Fifthly, MTK has continually relied on the conception that the Finnish environmental policy is led by certain political groupings, earlier by the socialists and recently also by the greens. Also the urban cadres of all parties, including the Finnish Center Party and the National Coalition Party, who have traditionally had close ties with MTK, are criticized as conformers. MTK has tended to view itself, agriculture and the countryside as targets of a political witch-hunt by the parties or the fractions mentioned above. MTK feels that environmental policies are targeted almost exclusively at agriculture and the countryside, since the regulation of industrial emissions and the management of wastewaters produced by population centers is politically more difficult to implement. The integration of agricultural and environmental policy is seen as necessary. Perhaps the representatives of the countryside should be heard more receptively in the development of environmental policies. In certain cases, the traditional “control and monitor” type of policy should be desisted and more collaborative form of “post-ecologist” policy and planning should be adopted.

Examples of the “control and monitor” policy include the shore conservation and Natura 2000 programme. There were problems, for example, in the execution of these programmes.

The obligatory public hearings in the shore conservation programme were arranged in August when farmers were busy with harvesting. Besides, MTK ascertained, the social assessment of Natura 2000 programme was inadequately implemented. The hearings were insufficiently prepared, the maps used were vague and the justifications for the conservation of certain areas were insufficient. Moreover, the hearings were accused of being superficial and mistimed, as they were carried out in the spring when farmers were sowing their seeds and filling out their application forms for EU subsidies. These incidents can, of course, be accidental rather than purposeful. If accidental, however, they bear witness to a lack of knowledge of agricultural conventions. If the decision-makers aimed at paying genuine attention to the interests of the people who live in the countryside and tried to find out what they thought about the programmes, their intensions failed.

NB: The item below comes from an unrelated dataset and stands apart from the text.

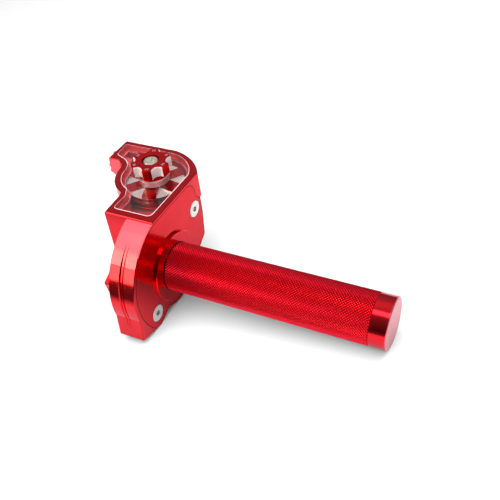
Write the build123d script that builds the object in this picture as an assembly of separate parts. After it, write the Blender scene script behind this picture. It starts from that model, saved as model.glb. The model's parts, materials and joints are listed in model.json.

The points above are closely connected to the other discourses of MTK: the dichotomy between town and country, the estrangement of environmental administration from agricultural practices and the idea of “forced” conservation and “countryside as an outdoor museum”. All of these frictions are connected to a lack of dialogue between MTK and environmental administration. MTK has traditionally resented outside interference in agricultural issues, especially since the foundation of the Finnish Ministry of the Environment. On the other hand, environmental administrators have perhaps had an insufficient knowledge of agricultural practices and the problems of the countryside. There might also be a question of seeing all agricultural issues in terms of “the agro-industrial complex” which has traditionally had a rather hegemonic position in Finnish politics – even in the environmental politics of the past few decades. This can be interpreted as a power contest between the two blocs: MTK in one corner and the environmentalists and their allies in the other. This interpretation is supported by MTK’s view of environmental policy as part of power politics.